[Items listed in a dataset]
————————
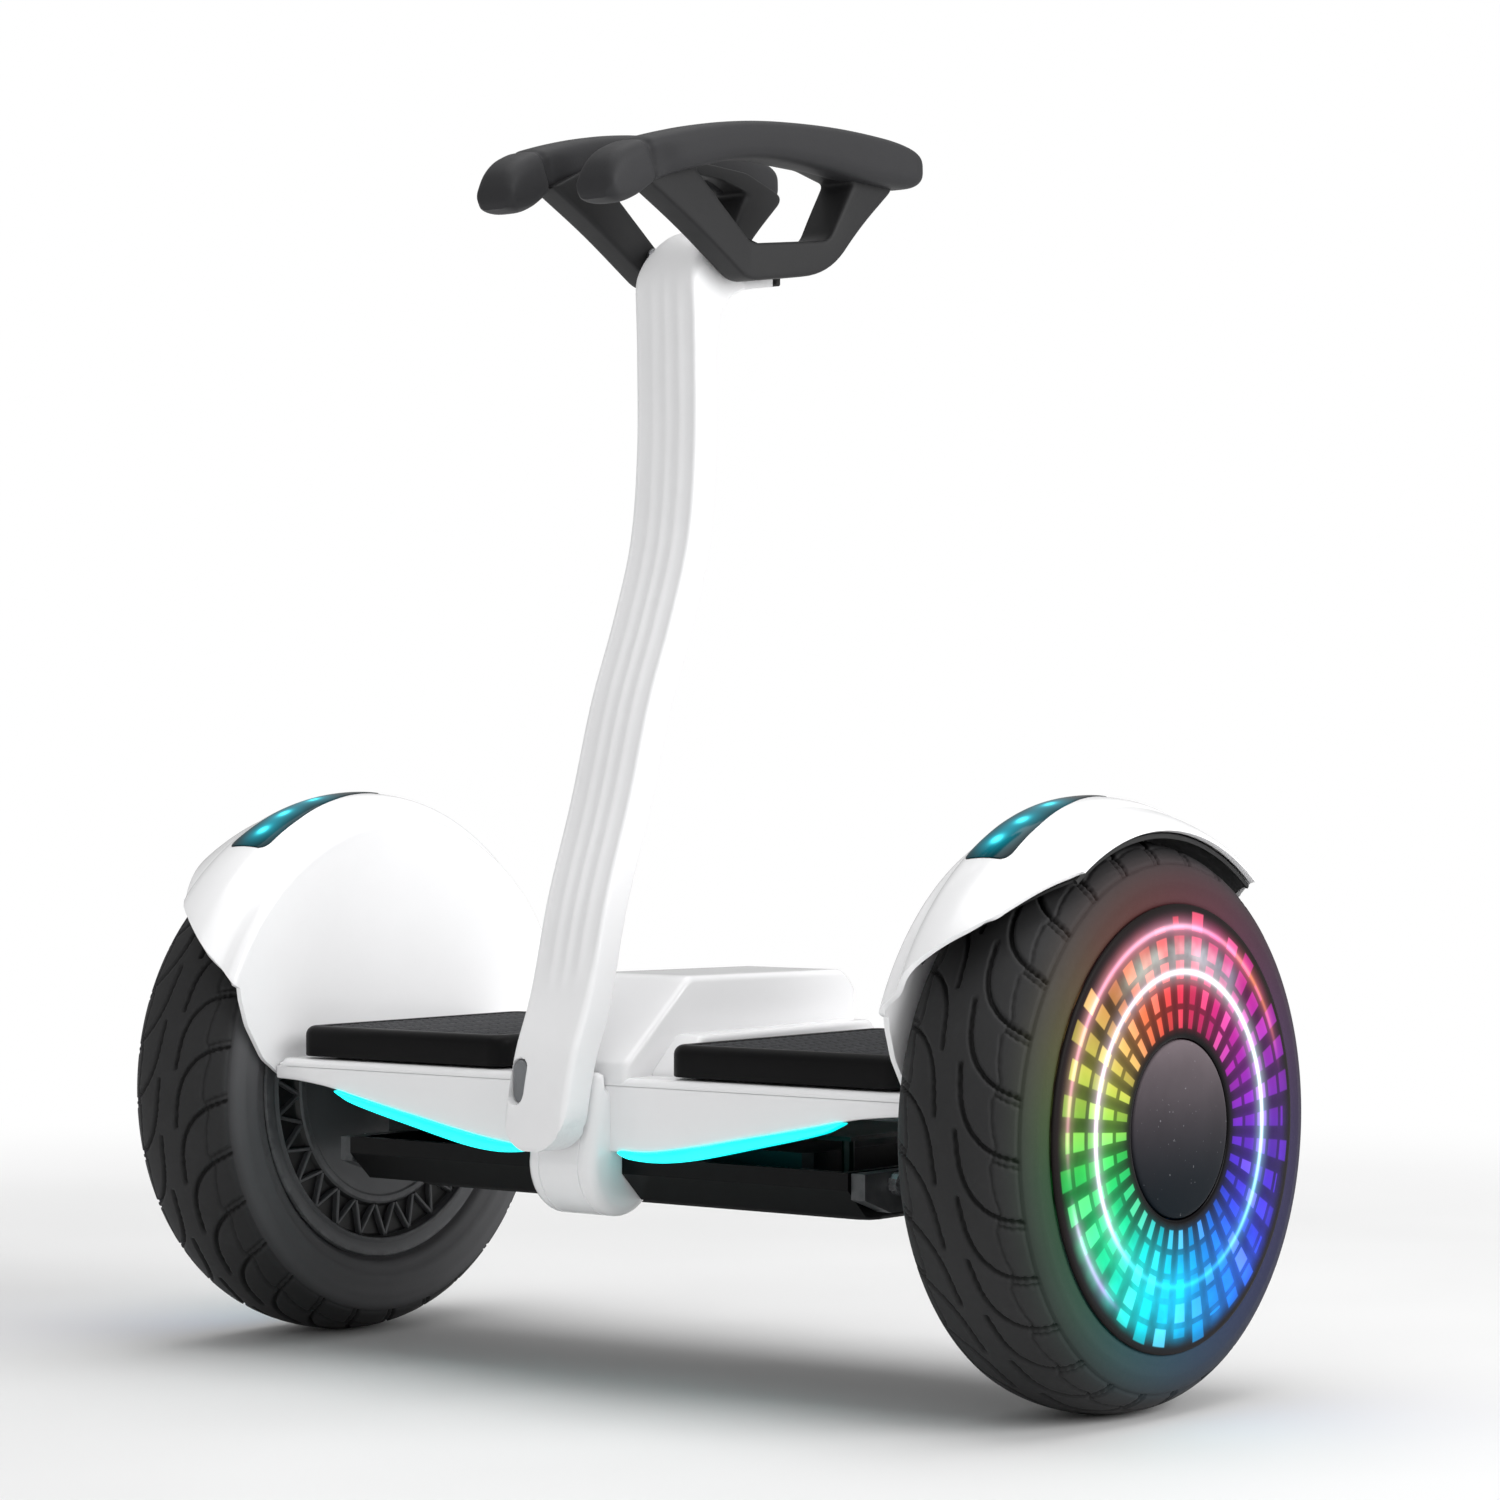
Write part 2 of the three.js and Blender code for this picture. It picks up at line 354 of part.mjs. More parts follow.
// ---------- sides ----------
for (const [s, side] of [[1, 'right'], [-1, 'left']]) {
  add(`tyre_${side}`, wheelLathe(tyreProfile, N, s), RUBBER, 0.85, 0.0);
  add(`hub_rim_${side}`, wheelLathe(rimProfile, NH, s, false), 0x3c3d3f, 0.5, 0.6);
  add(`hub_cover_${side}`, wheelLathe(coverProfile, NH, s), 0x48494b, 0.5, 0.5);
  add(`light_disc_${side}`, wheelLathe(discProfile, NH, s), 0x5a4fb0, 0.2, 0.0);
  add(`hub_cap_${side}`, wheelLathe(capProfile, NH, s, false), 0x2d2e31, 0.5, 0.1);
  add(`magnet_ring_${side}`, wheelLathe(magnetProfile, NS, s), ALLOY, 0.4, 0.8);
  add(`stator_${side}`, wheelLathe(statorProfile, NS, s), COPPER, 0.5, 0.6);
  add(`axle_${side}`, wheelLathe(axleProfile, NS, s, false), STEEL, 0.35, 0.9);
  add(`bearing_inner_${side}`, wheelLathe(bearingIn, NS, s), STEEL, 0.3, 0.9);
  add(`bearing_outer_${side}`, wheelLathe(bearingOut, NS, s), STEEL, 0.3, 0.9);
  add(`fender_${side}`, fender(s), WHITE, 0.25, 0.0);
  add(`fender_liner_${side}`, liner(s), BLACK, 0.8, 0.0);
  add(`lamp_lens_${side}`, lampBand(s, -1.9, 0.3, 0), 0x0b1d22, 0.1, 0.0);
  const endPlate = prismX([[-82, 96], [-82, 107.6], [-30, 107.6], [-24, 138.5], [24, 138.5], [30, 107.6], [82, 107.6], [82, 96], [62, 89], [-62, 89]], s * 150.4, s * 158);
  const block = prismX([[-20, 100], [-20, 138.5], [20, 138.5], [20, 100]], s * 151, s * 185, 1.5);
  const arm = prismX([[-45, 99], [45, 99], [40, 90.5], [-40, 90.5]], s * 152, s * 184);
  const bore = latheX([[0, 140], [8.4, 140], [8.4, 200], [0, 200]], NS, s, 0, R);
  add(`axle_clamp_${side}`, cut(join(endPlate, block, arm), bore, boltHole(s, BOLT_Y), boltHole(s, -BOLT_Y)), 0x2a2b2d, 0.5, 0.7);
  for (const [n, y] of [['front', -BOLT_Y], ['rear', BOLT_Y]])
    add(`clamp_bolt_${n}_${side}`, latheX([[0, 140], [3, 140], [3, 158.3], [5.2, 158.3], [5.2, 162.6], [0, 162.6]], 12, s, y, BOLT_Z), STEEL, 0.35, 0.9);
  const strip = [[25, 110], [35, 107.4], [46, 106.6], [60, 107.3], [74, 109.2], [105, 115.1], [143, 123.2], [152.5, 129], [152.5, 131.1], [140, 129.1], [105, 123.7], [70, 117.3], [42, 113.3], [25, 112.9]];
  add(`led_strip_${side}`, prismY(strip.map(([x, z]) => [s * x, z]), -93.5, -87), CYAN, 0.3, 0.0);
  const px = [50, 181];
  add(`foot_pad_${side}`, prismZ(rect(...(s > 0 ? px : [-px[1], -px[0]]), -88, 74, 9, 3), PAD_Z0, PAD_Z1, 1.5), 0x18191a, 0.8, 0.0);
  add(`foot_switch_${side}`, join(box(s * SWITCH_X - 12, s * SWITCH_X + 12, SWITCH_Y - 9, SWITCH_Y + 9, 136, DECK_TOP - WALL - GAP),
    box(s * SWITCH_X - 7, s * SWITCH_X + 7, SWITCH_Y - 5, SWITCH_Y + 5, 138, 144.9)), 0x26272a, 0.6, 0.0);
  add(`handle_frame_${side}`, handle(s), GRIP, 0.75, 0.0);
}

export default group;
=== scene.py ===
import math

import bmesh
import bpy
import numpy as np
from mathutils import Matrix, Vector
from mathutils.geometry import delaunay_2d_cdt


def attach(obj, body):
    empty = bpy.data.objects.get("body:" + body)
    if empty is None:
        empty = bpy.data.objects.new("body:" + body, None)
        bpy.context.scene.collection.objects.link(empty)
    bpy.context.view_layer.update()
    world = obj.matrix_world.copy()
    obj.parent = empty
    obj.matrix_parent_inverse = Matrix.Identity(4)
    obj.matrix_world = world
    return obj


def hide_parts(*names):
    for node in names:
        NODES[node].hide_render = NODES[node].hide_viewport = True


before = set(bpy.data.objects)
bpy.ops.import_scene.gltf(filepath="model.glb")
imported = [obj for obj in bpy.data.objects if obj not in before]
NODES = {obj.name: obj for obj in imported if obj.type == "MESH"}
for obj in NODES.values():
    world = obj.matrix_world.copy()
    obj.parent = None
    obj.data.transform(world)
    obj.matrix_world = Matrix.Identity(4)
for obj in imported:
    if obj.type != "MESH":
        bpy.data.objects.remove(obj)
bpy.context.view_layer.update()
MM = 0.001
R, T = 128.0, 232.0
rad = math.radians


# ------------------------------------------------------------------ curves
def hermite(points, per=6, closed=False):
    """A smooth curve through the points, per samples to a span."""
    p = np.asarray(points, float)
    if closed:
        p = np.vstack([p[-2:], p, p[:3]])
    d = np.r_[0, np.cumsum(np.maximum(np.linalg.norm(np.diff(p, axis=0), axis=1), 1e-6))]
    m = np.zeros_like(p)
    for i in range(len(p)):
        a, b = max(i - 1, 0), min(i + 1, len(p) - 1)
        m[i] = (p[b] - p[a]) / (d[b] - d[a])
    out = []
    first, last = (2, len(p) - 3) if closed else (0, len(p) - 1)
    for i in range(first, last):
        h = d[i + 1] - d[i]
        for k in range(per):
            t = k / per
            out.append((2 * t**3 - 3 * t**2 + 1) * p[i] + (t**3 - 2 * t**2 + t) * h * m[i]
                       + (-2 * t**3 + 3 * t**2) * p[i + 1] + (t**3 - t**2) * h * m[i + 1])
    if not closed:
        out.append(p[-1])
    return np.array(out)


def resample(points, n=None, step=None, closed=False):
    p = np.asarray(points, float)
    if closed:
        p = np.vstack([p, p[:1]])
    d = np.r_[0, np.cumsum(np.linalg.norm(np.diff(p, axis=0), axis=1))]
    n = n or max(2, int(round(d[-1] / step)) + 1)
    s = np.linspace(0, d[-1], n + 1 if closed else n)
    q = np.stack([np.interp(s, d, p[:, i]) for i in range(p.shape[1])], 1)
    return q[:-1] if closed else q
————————
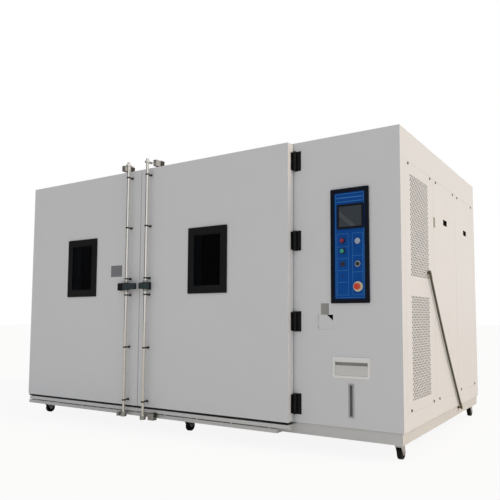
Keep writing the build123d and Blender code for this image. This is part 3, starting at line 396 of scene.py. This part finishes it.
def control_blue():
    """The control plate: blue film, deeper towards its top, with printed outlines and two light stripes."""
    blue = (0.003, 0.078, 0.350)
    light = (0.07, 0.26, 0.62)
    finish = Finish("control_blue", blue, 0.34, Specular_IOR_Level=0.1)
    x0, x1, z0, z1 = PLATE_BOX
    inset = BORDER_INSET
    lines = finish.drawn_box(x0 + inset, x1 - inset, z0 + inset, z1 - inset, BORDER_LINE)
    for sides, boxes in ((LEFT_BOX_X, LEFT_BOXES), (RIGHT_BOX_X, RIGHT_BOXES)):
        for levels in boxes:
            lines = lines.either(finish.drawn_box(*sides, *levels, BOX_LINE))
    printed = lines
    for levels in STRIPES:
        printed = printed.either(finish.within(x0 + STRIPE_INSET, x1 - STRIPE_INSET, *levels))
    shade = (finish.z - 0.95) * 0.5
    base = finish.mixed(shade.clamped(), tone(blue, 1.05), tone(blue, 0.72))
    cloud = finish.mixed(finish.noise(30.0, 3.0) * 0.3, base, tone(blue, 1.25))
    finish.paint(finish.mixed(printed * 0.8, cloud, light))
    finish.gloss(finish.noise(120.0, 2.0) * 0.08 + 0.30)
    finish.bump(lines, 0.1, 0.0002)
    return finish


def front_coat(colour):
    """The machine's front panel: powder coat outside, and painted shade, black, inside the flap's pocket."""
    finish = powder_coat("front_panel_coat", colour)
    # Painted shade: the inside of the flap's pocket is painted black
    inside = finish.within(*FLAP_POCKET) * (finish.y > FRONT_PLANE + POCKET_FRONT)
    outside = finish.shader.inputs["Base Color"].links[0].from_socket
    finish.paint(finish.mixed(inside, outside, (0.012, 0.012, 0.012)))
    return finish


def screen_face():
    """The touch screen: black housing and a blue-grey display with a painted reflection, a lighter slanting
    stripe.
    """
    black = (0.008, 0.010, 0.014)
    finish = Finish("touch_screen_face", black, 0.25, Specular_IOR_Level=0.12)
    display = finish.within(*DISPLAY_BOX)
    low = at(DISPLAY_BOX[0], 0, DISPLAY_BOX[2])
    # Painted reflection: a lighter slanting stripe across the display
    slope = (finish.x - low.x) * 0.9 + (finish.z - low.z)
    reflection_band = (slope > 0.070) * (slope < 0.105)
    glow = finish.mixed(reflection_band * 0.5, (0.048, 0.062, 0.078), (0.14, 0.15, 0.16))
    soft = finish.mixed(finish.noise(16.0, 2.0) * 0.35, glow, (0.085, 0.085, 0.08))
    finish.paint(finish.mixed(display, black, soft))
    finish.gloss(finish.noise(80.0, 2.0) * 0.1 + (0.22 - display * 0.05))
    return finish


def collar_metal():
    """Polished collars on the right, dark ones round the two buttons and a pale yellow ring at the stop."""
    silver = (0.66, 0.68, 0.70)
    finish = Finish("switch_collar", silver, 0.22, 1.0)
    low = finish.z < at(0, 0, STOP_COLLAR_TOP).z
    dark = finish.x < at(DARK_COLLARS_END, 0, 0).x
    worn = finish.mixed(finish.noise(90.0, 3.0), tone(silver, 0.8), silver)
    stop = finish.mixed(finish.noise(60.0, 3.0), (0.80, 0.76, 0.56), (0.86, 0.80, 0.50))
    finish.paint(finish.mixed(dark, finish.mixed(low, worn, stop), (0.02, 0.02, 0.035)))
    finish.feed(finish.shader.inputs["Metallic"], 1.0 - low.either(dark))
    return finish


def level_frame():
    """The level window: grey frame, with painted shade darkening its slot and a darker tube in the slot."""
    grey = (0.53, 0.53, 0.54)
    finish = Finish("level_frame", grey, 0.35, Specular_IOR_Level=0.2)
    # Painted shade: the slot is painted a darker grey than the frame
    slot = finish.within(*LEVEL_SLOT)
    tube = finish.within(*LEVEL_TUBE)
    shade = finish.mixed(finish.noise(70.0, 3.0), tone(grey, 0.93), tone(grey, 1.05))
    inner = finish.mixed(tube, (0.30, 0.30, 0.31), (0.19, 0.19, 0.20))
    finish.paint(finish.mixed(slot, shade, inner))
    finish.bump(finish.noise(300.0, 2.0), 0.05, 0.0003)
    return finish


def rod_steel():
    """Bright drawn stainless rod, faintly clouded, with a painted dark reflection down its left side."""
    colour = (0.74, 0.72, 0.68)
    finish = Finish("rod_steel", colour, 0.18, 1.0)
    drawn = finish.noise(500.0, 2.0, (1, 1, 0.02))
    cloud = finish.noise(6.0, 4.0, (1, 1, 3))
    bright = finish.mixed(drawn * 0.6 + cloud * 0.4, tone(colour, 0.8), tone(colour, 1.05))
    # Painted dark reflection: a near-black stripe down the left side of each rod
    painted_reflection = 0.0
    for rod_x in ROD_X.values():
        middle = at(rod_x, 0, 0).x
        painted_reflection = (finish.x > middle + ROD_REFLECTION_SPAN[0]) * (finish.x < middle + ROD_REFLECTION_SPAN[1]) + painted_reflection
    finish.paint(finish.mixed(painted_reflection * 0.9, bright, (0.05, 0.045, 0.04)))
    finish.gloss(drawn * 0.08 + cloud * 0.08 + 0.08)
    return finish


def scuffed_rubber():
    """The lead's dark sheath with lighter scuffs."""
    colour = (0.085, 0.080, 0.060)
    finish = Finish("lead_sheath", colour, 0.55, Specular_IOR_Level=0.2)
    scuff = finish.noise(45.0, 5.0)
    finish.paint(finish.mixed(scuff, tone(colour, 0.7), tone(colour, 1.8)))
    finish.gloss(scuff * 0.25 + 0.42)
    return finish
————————
Exactly reproduce the lines that run from the line bearing "join(box(s * SWITCH_X" through the line bearing "if empty is", with both end lines included.

→ Exercise response
  add(`foot_switch_${side}`, join(box(s * SWITCH_X - 12, s * SWITCH_X + 12, SWITCH_Y - 9, SWITCH_Y + 9, 136, DECK_TOP - WALL - GAP),
    box(s * SWITCH_X - 7, s * SWITCH_X + 7, SWITCH_Y - 5, SWITCH_Y + 5, 138, 144.9)), 0x26272a, 0.6, 0.0);
  add(`handle_frame_${side}`, handle(s), GRIP, 0.75, 0.0);
}

export default group;
=== scene.py ===
import math

import bmesh
import bpy
import numpy as np
from mathutils import Matrix, Vector
from mathutils.geometry import delaunay_2d_cdt


def attach(obj, body):
    empty = bpy.data.objects.get("body:" + body)
    if empty is None:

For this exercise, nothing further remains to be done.